As showed in Tables 3 and 4, there are no obvious bivariate correlations among explanatory variables. We also find that the highest VIF (variance inflation factor) is 3.01, which suggests that multicollinearity is not a concern (O’brien 2007). The dependent variable in our study is count variable and takes non-negative integer values (the number of articles). We find our dependent variables suffer from overdispersion. The mean of dependent variable is .64 and the SD is 2.55 in the USA, and the mean of the dependent variable is .91 and the SD is 3.65 in China. We use negative binomial models which can accommodate over dispersion (Cameron and Trivedi 2013). According to the results of the Hausman test (p < .001), we decide to utilize fixed effects models which are appropriate for the data (Hausman 1978). Table 5 shows the results of the Negative Binomial model with fixed effects. Model 1 included all control variables of the USA, and model 2 adds R it and R ict . After that, we put all control variables of China into model 3, and model 4 adds R it and R ict . There has been no significant difference between the USA and China. As we expected, models 1 and 3 with control variables indicate that stock and structure holes are positively associated with article output. However, centrality is negatively associated with article output non- significantly. In models 2, R ict has a significant negative impact on the innovation output (β = −.903, p < .01), and compared with that, the coefficient for R it is negative and non-significant (β = −.181, p > .05). In models 4, both R ict and R it exhibit the negative and significant influence (β = −.557, p < .01; β = −3.328, p < .01, respectively). As such, our results support that higher scientific relatedness leads to lower scientific output.

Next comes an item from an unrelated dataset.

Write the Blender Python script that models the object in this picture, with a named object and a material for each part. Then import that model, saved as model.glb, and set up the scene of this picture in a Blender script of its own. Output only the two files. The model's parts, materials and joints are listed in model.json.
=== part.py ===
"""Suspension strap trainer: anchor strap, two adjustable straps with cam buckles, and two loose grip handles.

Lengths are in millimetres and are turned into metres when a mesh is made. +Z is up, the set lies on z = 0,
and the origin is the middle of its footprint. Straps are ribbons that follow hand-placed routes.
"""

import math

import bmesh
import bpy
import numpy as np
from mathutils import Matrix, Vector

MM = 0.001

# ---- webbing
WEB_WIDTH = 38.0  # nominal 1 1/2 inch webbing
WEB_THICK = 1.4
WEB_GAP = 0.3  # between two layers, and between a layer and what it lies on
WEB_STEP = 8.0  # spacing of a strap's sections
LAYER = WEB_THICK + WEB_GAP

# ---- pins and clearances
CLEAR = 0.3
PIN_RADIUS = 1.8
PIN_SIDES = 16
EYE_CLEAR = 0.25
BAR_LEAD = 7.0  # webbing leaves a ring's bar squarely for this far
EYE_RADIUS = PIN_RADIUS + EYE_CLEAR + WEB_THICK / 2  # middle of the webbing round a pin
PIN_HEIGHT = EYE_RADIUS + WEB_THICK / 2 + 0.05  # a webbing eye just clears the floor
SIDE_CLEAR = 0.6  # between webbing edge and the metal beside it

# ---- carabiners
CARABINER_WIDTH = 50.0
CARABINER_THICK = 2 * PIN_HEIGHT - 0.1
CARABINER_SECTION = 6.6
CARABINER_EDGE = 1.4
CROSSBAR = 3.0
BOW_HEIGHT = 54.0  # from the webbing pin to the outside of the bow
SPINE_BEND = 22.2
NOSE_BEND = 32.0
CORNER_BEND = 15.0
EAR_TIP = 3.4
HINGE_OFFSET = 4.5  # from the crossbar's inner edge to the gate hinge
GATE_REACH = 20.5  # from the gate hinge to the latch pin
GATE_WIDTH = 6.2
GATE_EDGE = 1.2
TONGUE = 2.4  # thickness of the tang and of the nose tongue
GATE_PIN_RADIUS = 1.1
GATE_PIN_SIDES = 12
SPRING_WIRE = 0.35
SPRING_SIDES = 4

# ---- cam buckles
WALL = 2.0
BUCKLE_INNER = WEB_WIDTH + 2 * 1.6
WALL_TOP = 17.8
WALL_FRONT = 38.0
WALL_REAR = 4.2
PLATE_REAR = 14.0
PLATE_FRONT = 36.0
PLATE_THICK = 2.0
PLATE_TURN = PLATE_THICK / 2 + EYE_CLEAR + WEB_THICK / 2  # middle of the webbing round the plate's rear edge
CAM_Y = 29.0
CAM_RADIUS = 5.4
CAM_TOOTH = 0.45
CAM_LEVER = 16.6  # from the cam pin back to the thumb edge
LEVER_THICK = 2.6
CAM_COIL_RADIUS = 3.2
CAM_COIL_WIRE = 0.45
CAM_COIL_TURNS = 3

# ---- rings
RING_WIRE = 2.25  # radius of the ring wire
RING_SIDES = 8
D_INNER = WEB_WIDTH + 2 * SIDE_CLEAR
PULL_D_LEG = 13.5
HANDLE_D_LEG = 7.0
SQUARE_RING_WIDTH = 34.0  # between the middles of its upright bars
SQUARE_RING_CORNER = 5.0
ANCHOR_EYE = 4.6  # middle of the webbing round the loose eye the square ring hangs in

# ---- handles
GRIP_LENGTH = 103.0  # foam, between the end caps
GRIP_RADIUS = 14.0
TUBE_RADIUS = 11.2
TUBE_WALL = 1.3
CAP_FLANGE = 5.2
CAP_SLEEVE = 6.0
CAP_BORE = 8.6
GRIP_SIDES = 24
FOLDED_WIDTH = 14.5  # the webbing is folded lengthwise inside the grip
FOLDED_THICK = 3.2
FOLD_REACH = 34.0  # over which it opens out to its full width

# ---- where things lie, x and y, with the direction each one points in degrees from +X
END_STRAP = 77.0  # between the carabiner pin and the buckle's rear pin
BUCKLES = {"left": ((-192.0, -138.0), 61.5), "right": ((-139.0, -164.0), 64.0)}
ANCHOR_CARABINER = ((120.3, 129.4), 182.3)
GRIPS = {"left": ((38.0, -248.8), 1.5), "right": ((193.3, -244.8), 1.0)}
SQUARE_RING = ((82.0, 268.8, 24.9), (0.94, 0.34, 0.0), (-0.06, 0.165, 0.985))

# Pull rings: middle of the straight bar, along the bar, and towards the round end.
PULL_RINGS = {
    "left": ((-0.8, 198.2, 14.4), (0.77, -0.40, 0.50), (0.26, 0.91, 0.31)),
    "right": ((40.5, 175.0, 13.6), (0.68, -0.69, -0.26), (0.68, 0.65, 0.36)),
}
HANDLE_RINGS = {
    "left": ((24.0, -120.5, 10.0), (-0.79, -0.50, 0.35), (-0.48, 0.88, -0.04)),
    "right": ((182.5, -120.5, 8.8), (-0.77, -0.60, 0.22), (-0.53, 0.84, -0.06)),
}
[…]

Table 5 Results of regression models

Conclusion

In this study, we comparatively understand the scientific relatedness of the USA and China between 2000 and 2013, taking a network approach in the solar energy field based on the panel data from WoS database. Both differences and similarities are found in the scientific research of the two countries. The results of our analysis generate the following findings.

While the literature productivity of the USA is the highest before 2011, China has shown an incremental increase and exceeds the USA in 2011, becoming a new major scientific contributor to the solar energy field. Both of countries show an exponential growth process in the numbers of knowledge topics. The USA demonstrates an obvious low growth rate in topic numbers, while China displays a noticeable rise so as to have developed into the largest scientific topic producer since 2010. Although the topic diversification of China is always lower than the USA, the gap between the USA and China is smaller over the recent years.

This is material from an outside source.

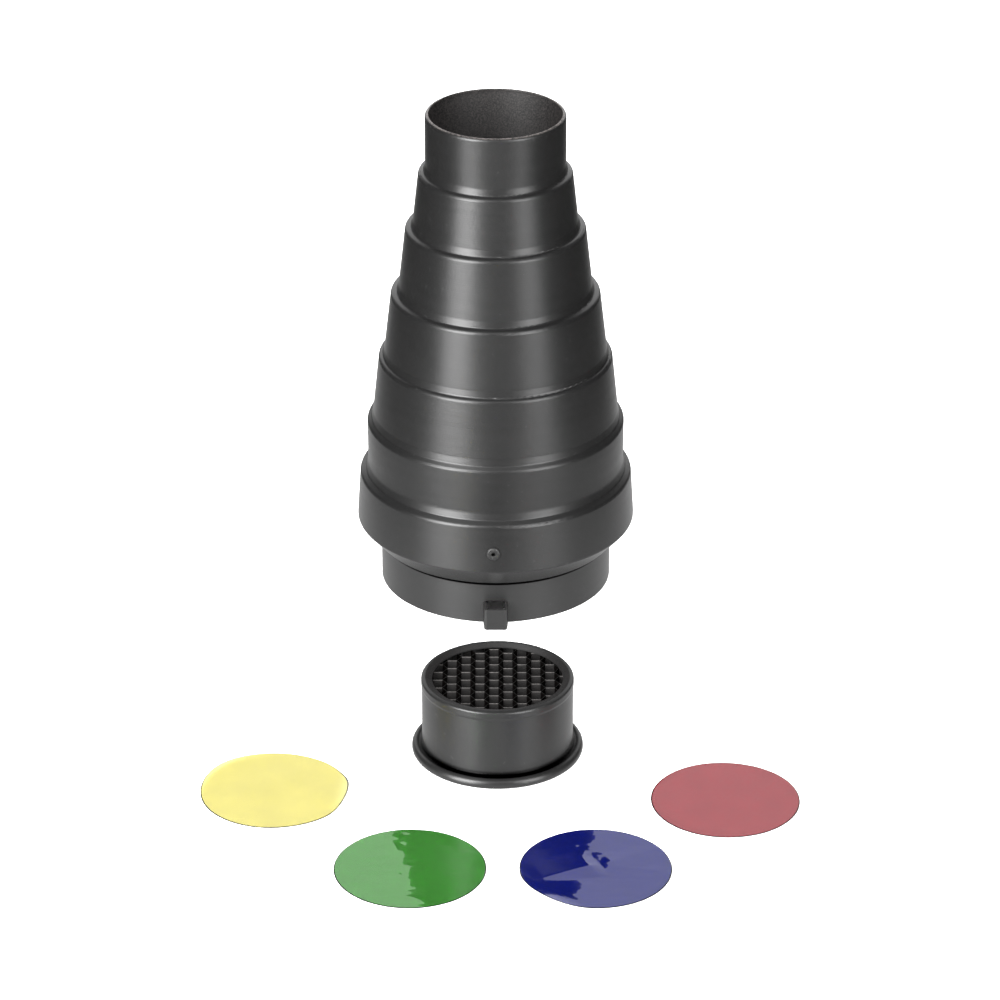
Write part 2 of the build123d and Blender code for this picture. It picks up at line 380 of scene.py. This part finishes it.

We apply social network method to extract country information and keywords from the database to visualize a 2-mode network, helping us to identify country-associated major topics. Word co-occurrences network is representative of research priorities which is widely used in capturing key knowledge topics. Comparative different structures of word co-occurrences networks are detected in the USA and China. Both of countries show the important associations with “solar energy”, “chemical synthesis”, “combining with other energy”. However, the USA displays the concerns on the “Efficiency and environment”.

Moreover, we construct keywords co-occurrences networks to analyze the relatedness between knowledge topic and topic, and then we make use of relatedness between knowledge topic and topic to develop the variable: relatedness between knowledge topic and country. As such, there are two kinds of scientific relatedness involved in this paper: (1) relatedness between topic and topic; (2) relatedness between topic and country. We also investigate the dynamic change of scientific relatedness over the time. A dramatically declined trend of scientific relatedness is found. We then investigate how close a topic is to country through analyzing the relatedness between topic and country. We obtain that 8 same topics are both ranked in the top 10 in the USA and China.

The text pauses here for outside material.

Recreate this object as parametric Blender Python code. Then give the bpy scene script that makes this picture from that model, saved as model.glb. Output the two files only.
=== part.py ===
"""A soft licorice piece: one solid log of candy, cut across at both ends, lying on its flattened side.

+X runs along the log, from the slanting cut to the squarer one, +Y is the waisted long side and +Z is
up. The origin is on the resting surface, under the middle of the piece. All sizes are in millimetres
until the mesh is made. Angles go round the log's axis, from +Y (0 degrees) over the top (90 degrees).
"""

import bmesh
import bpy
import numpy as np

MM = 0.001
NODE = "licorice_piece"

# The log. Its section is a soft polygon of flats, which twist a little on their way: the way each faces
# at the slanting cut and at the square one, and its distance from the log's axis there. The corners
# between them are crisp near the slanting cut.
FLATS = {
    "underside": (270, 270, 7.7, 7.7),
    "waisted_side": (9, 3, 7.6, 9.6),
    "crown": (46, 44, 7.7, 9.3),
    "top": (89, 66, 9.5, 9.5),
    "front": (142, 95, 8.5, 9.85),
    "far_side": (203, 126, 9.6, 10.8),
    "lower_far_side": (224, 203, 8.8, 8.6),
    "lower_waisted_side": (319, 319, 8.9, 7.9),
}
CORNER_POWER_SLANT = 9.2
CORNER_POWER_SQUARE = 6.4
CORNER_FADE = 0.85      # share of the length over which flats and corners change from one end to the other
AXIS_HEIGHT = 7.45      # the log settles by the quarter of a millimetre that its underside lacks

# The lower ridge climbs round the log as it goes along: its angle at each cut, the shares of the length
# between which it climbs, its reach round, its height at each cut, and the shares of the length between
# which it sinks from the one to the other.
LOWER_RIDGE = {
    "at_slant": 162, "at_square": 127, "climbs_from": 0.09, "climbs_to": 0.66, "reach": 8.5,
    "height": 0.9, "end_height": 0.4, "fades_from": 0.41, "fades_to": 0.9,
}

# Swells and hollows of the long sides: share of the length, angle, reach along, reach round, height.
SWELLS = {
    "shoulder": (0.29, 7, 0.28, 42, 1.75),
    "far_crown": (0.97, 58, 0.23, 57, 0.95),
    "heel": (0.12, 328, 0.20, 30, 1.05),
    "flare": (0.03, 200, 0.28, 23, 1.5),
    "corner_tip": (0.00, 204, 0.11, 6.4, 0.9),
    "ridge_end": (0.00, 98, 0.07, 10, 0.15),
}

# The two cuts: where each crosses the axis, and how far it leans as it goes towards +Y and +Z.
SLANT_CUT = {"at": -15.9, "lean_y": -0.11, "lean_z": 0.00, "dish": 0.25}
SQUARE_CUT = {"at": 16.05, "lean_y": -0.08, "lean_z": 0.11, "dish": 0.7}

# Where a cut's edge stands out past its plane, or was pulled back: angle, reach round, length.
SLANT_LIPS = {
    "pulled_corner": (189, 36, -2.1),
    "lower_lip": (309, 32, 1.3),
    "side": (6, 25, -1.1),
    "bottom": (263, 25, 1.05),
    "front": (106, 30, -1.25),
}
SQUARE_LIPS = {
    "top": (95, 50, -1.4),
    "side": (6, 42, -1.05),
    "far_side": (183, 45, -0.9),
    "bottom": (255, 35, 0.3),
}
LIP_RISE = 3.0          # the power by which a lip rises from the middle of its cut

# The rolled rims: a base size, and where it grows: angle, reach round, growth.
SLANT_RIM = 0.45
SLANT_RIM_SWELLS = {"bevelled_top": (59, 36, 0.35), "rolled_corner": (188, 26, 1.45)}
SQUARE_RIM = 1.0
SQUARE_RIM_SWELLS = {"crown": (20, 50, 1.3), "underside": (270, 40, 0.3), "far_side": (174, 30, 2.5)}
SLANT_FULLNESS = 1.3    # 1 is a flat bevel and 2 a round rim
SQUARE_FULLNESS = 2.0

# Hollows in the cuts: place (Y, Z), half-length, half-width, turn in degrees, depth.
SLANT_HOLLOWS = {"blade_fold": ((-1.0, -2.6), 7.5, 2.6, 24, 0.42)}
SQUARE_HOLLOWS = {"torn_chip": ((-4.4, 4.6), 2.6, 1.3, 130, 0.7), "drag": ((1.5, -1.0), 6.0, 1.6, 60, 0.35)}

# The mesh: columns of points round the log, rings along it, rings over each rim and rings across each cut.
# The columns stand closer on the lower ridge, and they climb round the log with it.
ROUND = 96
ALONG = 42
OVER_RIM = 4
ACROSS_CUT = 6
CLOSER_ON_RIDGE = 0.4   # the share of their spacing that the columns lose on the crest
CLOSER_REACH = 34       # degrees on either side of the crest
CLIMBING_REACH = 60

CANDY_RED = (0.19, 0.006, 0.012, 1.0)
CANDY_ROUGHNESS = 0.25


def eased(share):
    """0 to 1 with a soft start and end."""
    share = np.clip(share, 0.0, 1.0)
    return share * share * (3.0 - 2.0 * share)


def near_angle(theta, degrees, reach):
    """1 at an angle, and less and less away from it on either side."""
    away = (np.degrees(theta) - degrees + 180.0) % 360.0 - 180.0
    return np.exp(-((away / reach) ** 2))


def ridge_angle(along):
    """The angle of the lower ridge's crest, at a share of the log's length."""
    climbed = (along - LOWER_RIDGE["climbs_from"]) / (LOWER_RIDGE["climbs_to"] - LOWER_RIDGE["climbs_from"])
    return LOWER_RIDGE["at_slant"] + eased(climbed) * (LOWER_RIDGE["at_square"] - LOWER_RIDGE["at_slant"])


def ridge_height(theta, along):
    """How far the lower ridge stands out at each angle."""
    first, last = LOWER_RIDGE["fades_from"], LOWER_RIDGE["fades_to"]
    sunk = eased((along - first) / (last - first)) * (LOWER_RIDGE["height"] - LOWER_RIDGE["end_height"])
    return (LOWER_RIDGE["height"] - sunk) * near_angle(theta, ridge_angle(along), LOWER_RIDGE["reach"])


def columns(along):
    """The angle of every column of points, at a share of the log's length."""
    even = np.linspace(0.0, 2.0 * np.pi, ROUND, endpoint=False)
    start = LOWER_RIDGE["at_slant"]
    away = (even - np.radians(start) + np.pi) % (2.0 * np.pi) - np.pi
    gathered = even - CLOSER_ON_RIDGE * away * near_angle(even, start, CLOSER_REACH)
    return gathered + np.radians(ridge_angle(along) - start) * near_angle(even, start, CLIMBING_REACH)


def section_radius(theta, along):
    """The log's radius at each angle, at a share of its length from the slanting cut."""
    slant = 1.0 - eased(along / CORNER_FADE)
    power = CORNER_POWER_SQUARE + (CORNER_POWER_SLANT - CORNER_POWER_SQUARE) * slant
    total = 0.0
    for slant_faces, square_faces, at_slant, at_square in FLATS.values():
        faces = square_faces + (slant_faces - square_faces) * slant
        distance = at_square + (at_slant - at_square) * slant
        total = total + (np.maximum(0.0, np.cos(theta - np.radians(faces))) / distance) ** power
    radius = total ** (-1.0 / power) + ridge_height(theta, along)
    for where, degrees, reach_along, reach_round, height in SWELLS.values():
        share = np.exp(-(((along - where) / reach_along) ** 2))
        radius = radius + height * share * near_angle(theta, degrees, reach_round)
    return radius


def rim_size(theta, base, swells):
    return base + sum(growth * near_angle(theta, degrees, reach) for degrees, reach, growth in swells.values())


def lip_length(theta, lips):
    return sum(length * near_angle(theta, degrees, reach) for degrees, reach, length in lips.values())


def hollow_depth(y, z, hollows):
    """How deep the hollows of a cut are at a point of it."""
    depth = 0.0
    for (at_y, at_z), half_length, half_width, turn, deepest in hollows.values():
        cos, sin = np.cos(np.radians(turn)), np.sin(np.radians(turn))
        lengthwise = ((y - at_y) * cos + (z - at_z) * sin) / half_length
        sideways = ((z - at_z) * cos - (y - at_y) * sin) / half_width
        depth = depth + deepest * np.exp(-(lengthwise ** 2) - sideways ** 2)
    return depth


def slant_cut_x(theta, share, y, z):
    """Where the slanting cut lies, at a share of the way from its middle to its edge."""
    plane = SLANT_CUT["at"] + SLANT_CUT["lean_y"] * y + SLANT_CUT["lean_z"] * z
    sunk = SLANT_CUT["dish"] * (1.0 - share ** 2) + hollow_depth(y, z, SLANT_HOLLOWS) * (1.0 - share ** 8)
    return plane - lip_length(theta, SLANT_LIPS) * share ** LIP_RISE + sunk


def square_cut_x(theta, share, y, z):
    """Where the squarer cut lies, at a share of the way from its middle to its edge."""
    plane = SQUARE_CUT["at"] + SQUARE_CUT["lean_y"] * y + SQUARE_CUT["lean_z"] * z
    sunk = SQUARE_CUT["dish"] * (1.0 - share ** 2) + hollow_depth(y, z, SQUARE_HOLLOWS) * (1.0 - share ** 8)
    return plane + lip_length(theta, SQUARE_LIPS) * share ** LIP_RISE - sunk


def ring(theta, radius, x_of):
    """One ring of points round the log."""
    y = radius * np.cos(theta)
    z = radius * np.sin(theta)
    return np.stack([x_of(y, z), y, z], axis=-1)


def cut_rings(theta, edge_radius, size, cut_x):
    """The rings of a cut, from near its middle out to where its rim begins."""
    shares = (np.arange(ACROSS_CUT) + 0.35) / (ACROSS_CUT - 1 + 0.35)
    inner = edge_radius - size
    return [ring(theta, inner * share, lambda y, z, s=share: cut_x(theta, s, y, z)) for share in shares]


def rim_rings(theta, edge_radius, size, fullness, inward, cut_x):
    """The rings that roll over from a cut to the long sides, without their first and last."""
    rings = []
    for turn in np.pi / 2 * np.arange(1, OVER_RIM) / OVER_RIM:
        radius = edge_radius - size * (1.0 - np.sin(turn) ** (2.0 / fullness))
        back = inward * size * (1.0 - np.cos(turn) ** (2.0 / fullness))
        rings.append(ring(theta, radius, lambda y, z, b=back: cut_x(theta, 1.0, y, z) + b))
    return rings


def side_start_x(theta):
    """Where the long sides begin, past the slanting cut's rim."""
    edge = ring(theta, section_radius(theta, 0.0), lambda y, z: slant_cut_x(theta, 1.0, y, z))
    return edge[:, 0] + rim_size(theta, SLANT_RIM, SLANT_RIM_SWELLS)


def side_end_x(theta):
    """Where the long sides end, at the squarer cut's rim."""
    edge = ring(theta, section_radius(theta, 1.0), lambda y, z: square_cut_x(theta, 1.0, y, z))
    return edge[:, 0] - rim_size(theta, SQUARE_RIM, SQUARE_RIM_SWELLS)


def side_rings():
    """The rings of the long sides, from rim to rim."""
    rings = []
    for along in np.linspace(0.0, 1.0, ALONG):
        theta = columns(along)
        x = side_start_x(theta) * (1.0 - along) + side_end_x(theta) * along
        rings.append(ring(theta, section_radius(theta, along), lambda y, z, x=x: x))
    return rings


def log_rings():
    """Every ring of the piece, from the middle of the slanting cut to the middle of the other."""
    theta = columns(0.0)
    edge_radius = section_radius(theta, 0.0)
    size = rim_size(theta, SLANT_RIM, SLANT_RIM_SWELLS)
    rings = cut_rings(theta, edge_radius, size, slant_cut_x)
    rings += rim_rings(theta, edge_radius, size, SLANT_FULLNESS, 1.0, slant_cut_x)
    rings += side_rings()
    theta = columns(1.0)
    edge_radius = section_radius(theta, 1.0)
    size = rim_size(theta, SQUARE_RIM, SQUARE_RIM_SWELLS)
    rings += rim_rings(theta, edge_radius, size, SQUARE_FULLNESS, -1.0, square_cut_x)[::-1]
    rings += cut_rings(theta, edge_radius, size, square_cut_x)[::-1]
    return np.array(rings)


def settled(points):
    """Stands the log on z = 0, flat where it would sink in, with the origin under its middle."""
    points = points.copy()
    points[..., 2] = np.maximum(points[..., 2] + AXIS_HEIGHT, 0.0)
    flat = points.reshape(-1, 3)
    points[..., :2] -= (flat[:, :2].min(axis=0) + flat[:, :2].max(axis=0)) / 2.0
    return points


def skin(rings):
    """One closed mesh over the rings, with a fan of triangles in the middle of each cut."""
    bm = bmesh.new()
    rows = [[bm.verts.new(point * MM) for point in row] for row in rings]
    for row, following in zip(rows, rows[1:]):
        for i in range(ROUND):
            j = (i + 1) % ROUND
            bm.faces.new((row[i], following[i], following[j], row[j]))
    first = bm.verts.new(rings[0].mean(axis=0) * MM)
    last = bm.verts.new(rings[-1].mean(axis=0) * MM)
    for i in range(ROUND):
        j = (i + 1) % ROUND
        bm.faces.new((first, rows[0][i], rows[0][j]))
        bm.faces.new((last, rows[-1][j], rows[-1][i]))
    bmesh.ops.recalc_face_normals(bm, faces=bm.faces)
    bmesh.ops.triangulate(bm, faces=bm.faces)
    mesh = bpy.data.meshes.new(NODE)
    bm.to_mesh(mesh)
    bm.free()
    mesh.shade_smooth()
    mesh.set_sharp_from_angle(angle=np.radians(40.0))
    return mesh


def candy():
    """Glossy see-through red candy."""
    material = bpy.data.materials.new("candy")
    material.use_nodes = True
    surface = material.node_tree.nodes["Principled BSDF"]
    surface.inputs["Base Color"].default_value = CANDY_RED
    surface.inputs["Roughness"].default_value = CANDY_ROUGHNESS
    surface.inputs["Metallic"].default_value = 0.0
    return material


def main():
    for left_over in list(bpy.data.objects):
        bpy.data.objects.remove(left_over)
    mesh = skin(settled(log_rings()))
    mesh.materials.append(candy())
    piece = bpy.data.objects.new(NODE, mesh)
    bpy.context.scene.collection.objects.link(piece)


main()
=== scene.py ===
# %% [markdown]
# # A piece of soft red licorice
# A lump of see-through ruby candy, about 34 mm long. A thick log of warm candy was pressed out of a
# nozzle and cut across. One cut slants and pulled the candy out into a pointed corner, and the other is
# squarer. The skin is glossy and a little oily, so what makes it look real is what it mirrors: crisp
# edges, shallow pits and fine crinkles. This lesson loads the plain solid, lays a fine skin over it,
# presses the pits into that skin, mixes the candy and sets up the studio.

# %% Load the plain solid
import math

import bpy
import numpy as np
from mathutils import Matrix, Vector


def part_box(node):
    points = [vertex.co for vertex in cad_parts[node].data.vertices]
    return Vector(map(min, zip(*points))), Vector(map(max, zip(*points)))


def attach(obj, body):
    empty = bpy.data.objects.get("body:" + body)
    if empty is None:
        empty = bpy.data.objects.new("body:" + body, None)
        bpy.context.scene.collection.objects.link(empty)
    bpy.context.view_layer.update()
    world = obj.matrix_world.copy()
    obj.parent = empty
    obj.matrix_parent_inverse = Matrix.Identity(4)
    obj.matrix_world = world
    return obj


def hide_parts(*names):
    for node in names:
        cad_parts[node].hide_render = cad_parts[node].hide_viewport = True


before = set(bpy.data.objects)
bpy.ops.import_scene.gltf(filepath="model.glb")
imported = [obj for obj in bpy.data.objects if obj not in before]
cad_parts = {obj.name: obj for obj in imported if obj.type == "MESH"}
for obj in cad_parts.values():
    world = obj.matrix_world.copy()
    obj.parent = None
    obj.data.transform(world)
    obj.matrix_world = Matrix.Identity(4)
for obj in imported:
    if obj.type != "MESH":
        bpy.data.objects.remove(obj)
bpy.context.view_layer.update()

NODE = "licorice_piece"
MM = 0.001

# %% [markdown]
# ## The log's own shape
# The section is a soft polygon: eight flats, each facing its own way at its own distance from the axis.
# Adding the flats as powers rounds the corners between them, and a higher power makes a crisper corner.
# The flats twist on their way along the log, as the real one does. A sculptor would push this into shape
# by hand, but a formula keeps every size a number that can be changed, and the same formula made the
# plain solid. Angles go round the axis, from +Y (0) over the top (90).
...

Furthermore, previous studies have used patent and literature documents to the influence of scientific relatedness on emergence and disappearance of topics (Boschma et al. 2014; Rigby 2013) and investigated the relationship between the knowledge relatedness and innovation outcome at the firm level (Tanriverdi and Venkatraman 2005). Our study investigates the impact of scientific relatedness on the innovation output in the solar energy field during the year 2000–2013. As expected, we find empirical evidence that scientific relatedness tend to negatively affect the scientific performance both in the USA and China. Our study contributes to the innovation and knowledge research.

The theory contribution of our research as follows. First, we contribute to the literature of scientific relatedness at the topic level (i.e. relatedness between topic and topic) and the country level (i.e. relatedness between topic and country). Secondly, we study on what extent the scientific relatedness exerts influence on the literature productivity at the country level. Finally, we make a better understanding of the research directions in the USA and China. Our work has potential implications for the future innovative research in the solar energy field.

Our work may help policymakers and researchers about the further scientific development at the country level. This is an urgent issue in solar energy sciences due to importance of energy development. Our results show that researchers should take into account the relatedness of the topics. At country level, the scientific relatedness between the topic and the country negatively affect the innovation performance in the next period. Thus, nation government should provide a policy direction and pay attention to support the topics which have low scientific relatedness with this country. These topics are cognitively far to the country, and they have great potential to be developed in this country. In addition, our results suggest that each country should clear directions for research and focus on the research topics which have low scientific relatedness instead of imitating other nations. Researchers should focus on the scientific topics which owning low relatedness in order to yield more scientific output.

The current study has several strengths. We differentiated two kinds of scientific relatedness and operate them in different ways. We empirically tested the relationship between scientific relatedness and innovation performance which fills the gaps in the previous studies. There are also some limitations in our study. We should note that our empirical setting is solar energy field; future studies should collect data from wider fields to check the consistency of results. In addition, we just investigate the relationship between scientific relatedness and the number of articles; future studies could probe the deep mechanism between them and the origin of scientific relatedness.